Best practices for accurate projections
To get the most reliable estimate from a variable rate CD calculator, follow a few practical rules. First, read the account disclosure and enter the rate periods exactly as stated. Second, match the bank’s compounding schedule whenever possible. Third, keep a written note of whether the quoted figure is an interest rate or APY, because they are not always interchangeable. Fourth, model several possible future paths rather than one optimistic assumption. Fifth, account for taxes separately if you are evaluating after tax return, because taxable interest can reduce the net benefit in a brokerage or bank account outside retirement plans.
Also remember that calculators are estimation tools, not promises. Banks can have product specific terms that alter the practical result, including different day count conventions, grace periods, or early withdrawal formulas. The purpose of the calculator is to improve your planning and comparison process, not replace the official account agreement.

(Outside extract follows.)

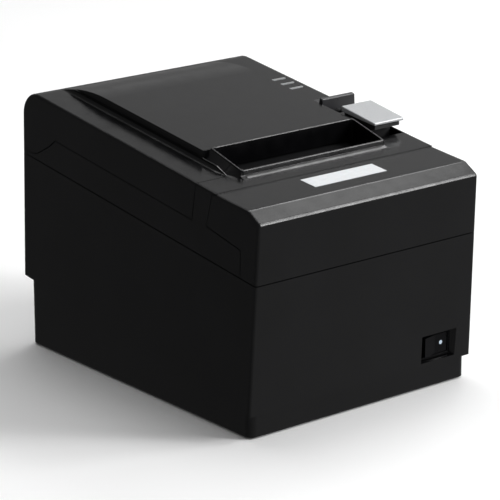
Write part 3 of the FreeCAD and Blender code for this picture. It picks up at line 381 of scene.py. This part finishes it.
def make_world():
    """A soft surround that is brightest in one direction and fades evenly to the opposite one."""
    world = bpy.data.worlds.new("studio")
    bpy.context.scene.world = world
    world.use_nodes = True
    nodes = world.node_tree.nodes
    links = world.node_tree.links
    towards = nodes.new("ShaderNodeTexCoord")
    along = nodes.new("ShaderNodeVectorMath")
    along.operation = "DOT_PRODUCT"
    along.inputs[1].default_value = direction(WORLD_BRIGHT_AZIMUTH, 0.0)
    spread = nodes.new("ShaderNodeMapRange")
    spread.inputs["From Min"].default_value = -1.0
    spread.inputs["From Max"].default_value = 1.0
    spread.inputs["To Min"].default_value = WORLD_DIM
    spread.inputs["To Max"].default_value = WORLD_BRIGHT
    links.new(towards.outputs["Generated"], along.inputs[0])
    links.new(along.outputs["Value"], spread.inputs["Value"])
    links.new(spread.outputs["Result"], nodes["Background"].inputs["Strength"])
    nodes["Background"].inputs["Color"].default_value = (1.0, 1.0, 1.0, 1.0)


def make_light():
    bpy.context.scene.view_settings.view_transform = "Standard"
    make_world()
    for row in SOFT_BOXES:
        soft_box(*row)


# ---- extra pieces ----
def mm(*values):
    """A point given in millimetres."""
    return Vector(values) * MM


def piece_from(mesh_data, name, body, slot, bevel=0.0, smooth=True):
    """Turns a finished bmesh into an object that rides on a body, with rounded edges."""
    bmesh.ops.remove_doubles(mesh_data, verts=mesh_data.verts, dist=1e-7)
    bmesh.ops.recalc_face_normals(mesh_data, faces=mesh_data.faces)
    if bevel:
        sharp = [e for e in mesh_data.edges if e.is_manifold and e.calc_face_angle(0.0) > math.radians(35)]
        bmesh.ops.bevel(mesh_data, geom=sharp, offset=bevel * MM, segments=2, profile=0.5,
                        affect="EDGES", clamp_overlap=True)
    for face in mesh_data.faces:
        face.smooth = smooth
    mesh = bpy.data.meshes.new(name)
    mesh_data.to_mesh(mesh)
    mesh_data.free()
    if smooth:
        mesh.set_sharp_from_angle(angle=math.radians(40))
    piece = bpy.data.objects.new(name, mesh)
    bpy.context.scene.collection.objects.link(piece)
    mesh.materials.append(library[slot])
    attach(piece, body)
    return piece


def add_ring(mesh_data, centre, axis, radius, sides, turn=0.0):
    """A ring of points about an axis that is 'Y' or 'Z'."""
    points = []
    for n in range(sides):
        angle = math.tau * n / sides + turn
        across = radius * math.cos(angle)
        up = radius * math.sin(angle)
        offset = (across, 0.0, up) if axis == "Y" else (across, up, 0.0)
        points.append(mesh_data.verts.new(mm(*(c + o for c, o in zip(centre, offset)))))
    return points


def bridge(mesh_data, first, second):
    """Faces between two rings of points."""
    count = len(first)
    for n in range(count):
        m = (n + 1) % count
        mesh_data.faces.new((first[n], first[m], second[m], second[n]))


def add_turned(mesh_data, place, axis, profile, sides=24, turn=0.0):
    """A solid of revolution: the profile lists (distance along the axis, radius), closed at both ends."""
    rings = []
    x, y, z = place
    for along, radius in profile:
        centre = (x, y + along, z) if axis == "Y" else (x, y, z + along)
        rings.append(add_ring(mesh_data, centre, axis, radius, sides, turn))
    for first, second in zip(rings, rings[1:]):
        bridge(mesh_data, first, second)
    mesh_data.faces.new(rings[0])
    mesh_data.faces.new(rings[-1])


def add_block(mesh_data, low, high):
    """A block between two corners in millimetres."""
    corners = [mesh_data.verts.new(mm(x, y, z)) for x in (low[0], high[0])
               for y in (low[1], high[1]) for z in (low[2], high[2])]
    for side in ((0, 1, 3, 2), (4, 6, 7, 5), (0, 4, 5, 1), (2, 3, 7, 6), (0, 2, 6, 4), (1, 5, 7, 3)):
        mesh_data.faces.new([corners[n] for n in side])


def rounded_outline(width, height, radius, steps=5):
    """Points round a rectangle with rounded corners, about its middle."""
    points = []
    for corner in range(4):
        sx = 1 if corner in (0, 3) else -1
        sy = 1 if corner in (0, 1) else -1
        for n in range(steps + 1):
            angle = math.pi / 2 * (corner + n / steps)
            points.append((sx * (width / 2 - radius) + radius * math.cos(angle),
                           sy * (height / 2 - radius) + radius * math.sin(angle)))
    return points


def add_plate(mesh_data, outline, place):
    """A closed slab: place(u, v, side) puts each outline point on its face 0 or 1."""
    faces = [[mesh_data.verts.new(place(u, v, side)) for u, v in outline] for side in (0, 1)]
    bridge(mesh_data, faces[0], faces[1])
    mesh_data.faces.new(faces[0])
    mesh_data.faces.new(faces[1])


def box_mm(node):
    """A node's lowest and highest corners, in millimetres."""
    low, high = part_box(node)
    return [c / MM for c in low], [c / MM for c in high]


def panel_face():
    """Y of the connector panel's rear face, in millimetres: the USB socket is flush with it."""
    return box_mm("usb_socket")[1][1]


def cross_head(mesh_data, place, radius, height):
    """A pan head screw that faces the rear: four raised quarters leave a cross-shaped slot."""
    x, y, z = place
    profile = [
        (-0.3, radius),
        (0.25 * height, radius),
        (0.7 * height, 0.86 * radius),
        (0.95 * height, 0.62 * radius),
    ]
    add_turned(mesh_data, place, "Y", profile, 28)
    slot_half = 0.35
    reach = 0.5 * radius
    top = y + 0.95 * height
    for sx, sz in ((1, 1), (-1, 1), (-1, -1), (1, -1)):
        across = sorted((x + sx * slot_half, x + sx * reach))
        up = sorted((z + sz * slot_half, z + sz * reach))
        add_block(mesh_data, (across[0], top - 0.15, up[0]), (across[1], top + 0.22, up[1]))


def serial_details():
    """Hex standoffs beside the serial socket, and its two rows of contacts."""
    low, high = box_mm("serial_socket")
    middle_x = (low[0] + high[0]) / 2
    middle_z = (low[2] + high[2]) / 2
    standoff = [(-0.8, 2.35), (4.2, 2.35), (4.6, 2.0), (4.6, 1.25), (1.5, 1.2)]
    standoffs = bmesh.new()
    for x in (low[0] - 0.5, high[0] + 0.5):
        add_turned(standoffs, (x, panel_face(), middle_z), "Y", standoff, 6, math.pi / 6)
    piece_from(standoffs, "serial_standoffs", "frame", "zinc_steel", smooth=False)
    sleeve = [(-0.4, 0.75), (0.35, 0.75), (0.35, 0.42), (-0.3, 0.4)]
    pitch = 2.77
    contacts = bmesh.new()
    for row, count in ((1.4, 8), (-1.4, 7)):
        for n in range(count):
            x = middle_x + (n - (count - 1) / 2) * pitch
            add_turned(contacts, (x, high[1] - 1.0, middle_z + row), "Y", sleeve, 16)
    piece_from(contacts, "serial_contacts", "frame", "brass")


def drawer_contacts():
    """Six sprung wires in the drawer socket, each a flight of short steps."""
    low, high = box_mm("drawer_socket")
    middle_x = (low[0] + high[0]) / 2
    pitch = 1.27
    half = 0.22
    wires = bmesh.new()
    for n in range(6):
        x = middle_x + (n - 2.5) * pitch
        for step in range(8):
            y = high[1] - 8.0 + step * 0.85
            z = low[2] + 2.5 + step * 0.36
            add_block(wires, (x - half, y, z), (x + half, y + 0.95, z + 0.42))
    piece_from(wires, "drawer_contacts", "frame", "brass")


def usb_contacts():
    """Two flat contacts below the USB tongue and two above it."""
    low, high = box_mm("usb_socket")
    middle_x = (low[0] + high[0]) / 2
    tongue_faces = (12.25, 15.2)
    pads = bmesh.new()
    for side in (-1, 1):
        x = middle_x + side * 1.2
        for z in tongue_faces:
            add_block(pads, (x - 0.5, high[1] - 6.5, z), (x + 0.5, high[1] - 2.0, z + 0.15))
    piece_from(pads, "usb_contacts", "frame", "brass")


def panel_screws():
    """Two small screws at each end of the connector panel, and a larger one low beside the power socket."""
    low, high = box_mm("connector_panel")
    screws = bmesh.new()
    for x in (low[0] + 4.5, high[0] - 4.5):
        for z in (low[2] + 24.5, low[2] + 31.0):
            cross_head(screws, (x, panel_face(), z), 2.7, 1.7)
    cross_head(screws, (45.0, panel_face(), 12.0), 3.2, 1.9)
    piece_from(screws, "panel_screws", "frame", "zinc_steel", bevel=0.08)


def blank_plates():
    """Blank rating plates: one under the base and one on the connector panel."""
    underside = box_mm("base_tray")[0][2]
    below = bmesh.new()
    add_plate(below, rounded_outline(62.0, 34.0, 2.5),
              lambda u, v, side: mm(u, 8.0 + v, underside - 0.12 + 0.17 * side))
    piece_from(below, "rating_plate", "frame", "label")
    panel_y = panel_face()
    behind = bmesh.new()
    add_plate(behind, rounded_outline(40.0, 7.0, 1.0),
              lambda u, v, side: mm(12.0 + u, panel_y - 0.05 + 0.18 * side, 32.0 + v))
    piece_from(behind, "panel_plate", "frame", "label")


def switch_frame():
    """The thin raised frame that holds the rocker in its recess."""
    low, high = box_mm("power_switch_body")
    width = high[0] - low[0]
    height = high[2] - low[2]
    middle_x = (low[0] + high[0]) / 2
    middle_z = (low[2] + high[2]) / 2
    outer = rounded_outline(width - 0.2, height - 0.2, 0.7)
    inner = rounded_outline(width - 1.5, height - 1.5, 0.4)
    back = low[1] + 0.1
    front = low[1] - 0.35
    frame_mesh = bmesh.new()
    loops = []
    for outline, y in ((outer, back), (outer, front), (inner, front), (inner, back)):
        loops.append([frame_mesh.verts.new(mm(middle_x + u, y, middle_z + v)) for u, v in outline])
    for first, second in zip(loops, loops[1:] + loops[:1]):
        bridge(frame_mesh, first, second)
    piece_from(frame_mesh, "switch_frame", "frame", "rocker_black", bevel=0.12)


def capacitor(mesh_data, place, radius, height):
    """An electrolytic can: a sleeve with a crimp near its foot and a dished top."""
    profile = [
        (0.0, radius * 0.95),
        (0.4, radius),
        (1.2, radius),
        (1.5, radius * 0.93),
        (1.8, radius),
        (height - 0.3, radius),
        (height, radius * 0.94),
        (height, radius * 0.8),
        (height - 0.2, radius * 0.7),
    ]
    add_turned(mesh_data, place, "Z", profile, 28)


def chip_legs(mesh_data, low_x, low_y, size, board_top):
    """Flat legs, 1 mm apart, along the four sides of a square chip."""
    length = 0.9
    width = 0.4
    high_x = low_x + size
    high_y = low_y + size
    for at in range(1, size):
        x = low_x + at
        y = low_y + at
        feet = (
            ((low_x - length, y), (low_x, y + width)),
            ((high_x, y), (high_x + length, y + width)),
            ((x, low_y - length), (x + width, low_y)),
            ((x, high_y), (x + width, high_y + length)),
        )
        for low, high in feet:
            add_block(mesh_data, (*low, board_top), (*high, board_top + 0.35))


def header_pins(mesh_data, board_top):
    """A row of square pins near the front of the main board."""
    pitch = 2.5
    width = 0.6
    for n in range(12):
        x = -33 + n * pitch
        add_block(mesh_data, (x, -66, board_top), (x + width, -66 + width, board_top + 5.5))


def board_details():
    """Parts on the main board: capacitors, chip legs and a row of header pins."""
    board_top = box_mm("main_board")[0][2] + BOARD_THICKNESS
    cans = bmesh.new()
    for x, y, radius, height in CAPACITORS:
        capacitor(cans, (x, y, board_top), radius, height)
    piece_from(cans, "capacitors", "frame", "rocker_black")
    pins = bmesh.new()
    for x, y, size in CHIPS:
        chip_legs(pins, x, y, size, board_top)
    header_pins(pins, board_top)
    piece_from(pins, "board_pins", "frame", "brass", smooth=False)


def add_coil(mesh_data, place, length, mean, wire, turns, steps=20, sides=8):
    """A coil spring of this mean radius and wire radius, whose axis runs along Y from place."""
    rings = []
    for n in range(int(turns * steps) + 1):
        angle = math.tau * n / steps
        along = wire + (length - 2 * wire) * n / (turns * steps)
        ring = []
        for m in range(sides):
            turn = math.tau * m / sides
            reach = mean + wire * math.cos(turn)
            ring.append(mesh_data.verts.new(mm(place[0] + reach * math.cos(angle),
                                               place[1] + along + wire * math.sin(turn),
                                               place[2] + reach * math.sin(angle))))
        rings.append(ring)
    for first, second in zip(rings, rings[1:]):
        bridge(mesh_data, first, second)
    mesh_data.faces.new(rings[0])
    mesh_data.faces.new(rings[-1])


def head_coils():
    """Springs behind the print head: fixed coils that stand in for the head_springs node, which is hidden.
    """
    low, high = box_mm("head_springs")
    wire = 0.4
    mean = (high[2] - low[2]) / 2 - wire
    coils = bmesh.new()
    for x in (low[0] + mean + wire, high[0] - mean - wire):
        add_coil(coils, (x, low[1], (low[2] + high[2]) / 2), high[1] - low[1], mean, wire, 4)
    springs = piece_from(coils, "head_coils", "frame", "bright_steel")
    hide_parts("head_springs")
    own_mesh(springs)


def rim_moulding():
    """The moulding at the foot of the exit rim's front wall: steep at the wall, easing out to the deck."""
    left_x, right_x = MOULDING_X
    y, z = MOULDING_FOOT
    profile = [(y + 0.1, z - 0.8), (y + 0.1, z + MOULDING_RISE), (y, z + MOULDING_RISE)]
    for degrees in MOULDING_SLOPES:
        last_y, last_z = profile[-1]
        drop = MOULDING_STRIP * math.tan(math.radians(degrees))
        profile.append((last_y - MOULDING_STRIP, last_z - drop))
    profile.append((profile[-1][0], z - 1.2))
    strip = bmesh.new()
    add_plate(strip, profile, lambda u, v, side: mm(right_x if side else left_x, u, v))
    piece_from(strip, "rim_moulding", "frame", "case_black")


make_camera()
make_floor()
make_light()
library = dress_nodes()
serial_details()
drawer_contacts()
usb_contacts()
panel_screws()
blank_plates()
switch_frame()
board_details()
head_coils()
rim_moulding()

Authority sources worth reviewing
For official guidance and current consumer information, review: FDIC deposit insurance resources, Consumer Financial Protection Bureau bank account resources, and Investor.gov bulletins on cash and savings products.
Final takeaway
A variable rate CD calculator gives you something a headline yield cannot: context. It lets you test how the timing and magnitude of rate changes shape the final outcome. For savers who care about principal protection but want a more realistic return estimate than a basic fixed CD tool can provide, it is one of the most practical planning resources available. Use it to compare scenarios, verify whether a premium opening rate is truly attractive over the full term, and choose the savings strategy that best aligns with your timeline and liquidity needs.
In short, the smartest way to use a variable rate CD calculator is not simply to chase the biggest advertised number. It is to understand the complete path from opening deposit to maturity value. Once you do that, you can compare products on a like for like basis, make better use of insured cash, and decide whether a variable rate CD fits your broader savings plan.